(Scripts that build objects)
● ● ●

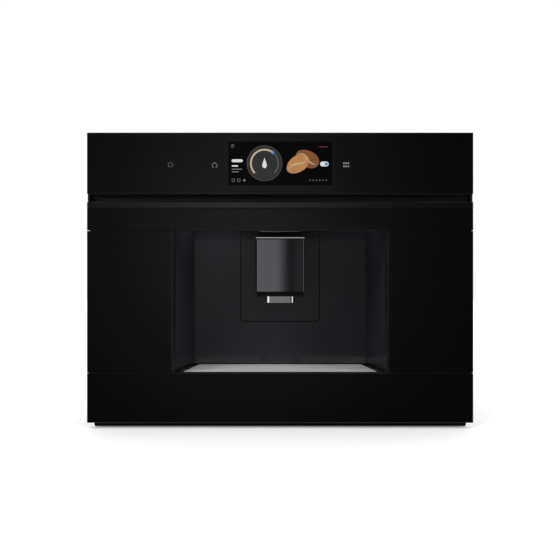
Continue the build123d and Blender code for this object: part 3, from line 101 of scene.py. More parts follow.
class Tree:
    # the node tree of a material or a world, written one line per node
    def __init__(self, owner):
        owner.use_nodes = True
        self.owner = owner
        self.made = owner.node_tree
        self.made.nodes.clear()

    def node(self, kind, settings={}, values={}, out=0):
        node = self.made.nodes.new("ShaderNode" + kind)
        for name, value in settings.items():
            setattr(node, name, value)
        for name, value in values.items():
            if isinstance(value, Wire):
                self.made.links.new(value.socket, node.inputs[name])
            elif isinstance(value, tuple) and node.inputs[name].type == "RGBA":
                node.inputs[name].default_value = (*value[:3], 1.0)
            else:
                node.inputs[name].default_value = value
        return Wire(self, node.outputs[out]) if node.outputs else None

    def place(self, stretch=(1.0, 1.0, 1.0)):
        here = self.node("TexCoord", out="Object")
        return self.node("VectorMath", {"operation": "MULTIPLY"}, {0: here, 1: stretch})

    def axis(self, letter):
        return self.node("SeparateXYZ", {}, {0: self.node("TexCoord", out="Object")}, out=letter)

    def noise(self, scale, detail=2.0, stretch=(1.0, 1.0, 1.0)):
        return self.node("TexNoise", {}, {"Vector": self.place(stretch), "Scale": scale, "Detail": detail})

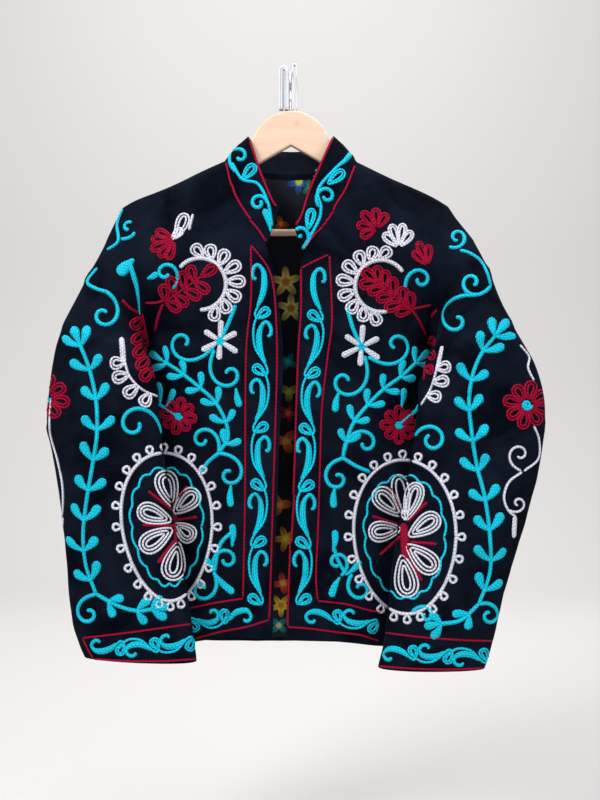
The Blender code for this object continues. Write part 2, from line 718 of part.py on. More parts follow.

● ● ●

--- Goal of the exercise ---
Repeat exactly the lines from the first line of the records above through the line containing "self.made.nodes.clear()", both included, and nothing else.

--- Solution to this task ---
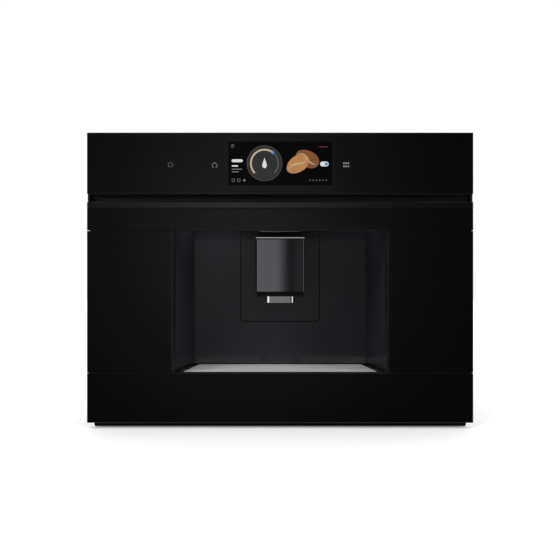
Continue the build123d and Blender code for this object: part 3, from line 101 of scene.py. More parts follow.
class Tree:
    # the node tree of a material or a world, written one line per node
    def __init__(self, owner):
        owner.use_nodes = True
        self.owner = owner
        self.made = owner.node_tree
        self.made.nodes.clear()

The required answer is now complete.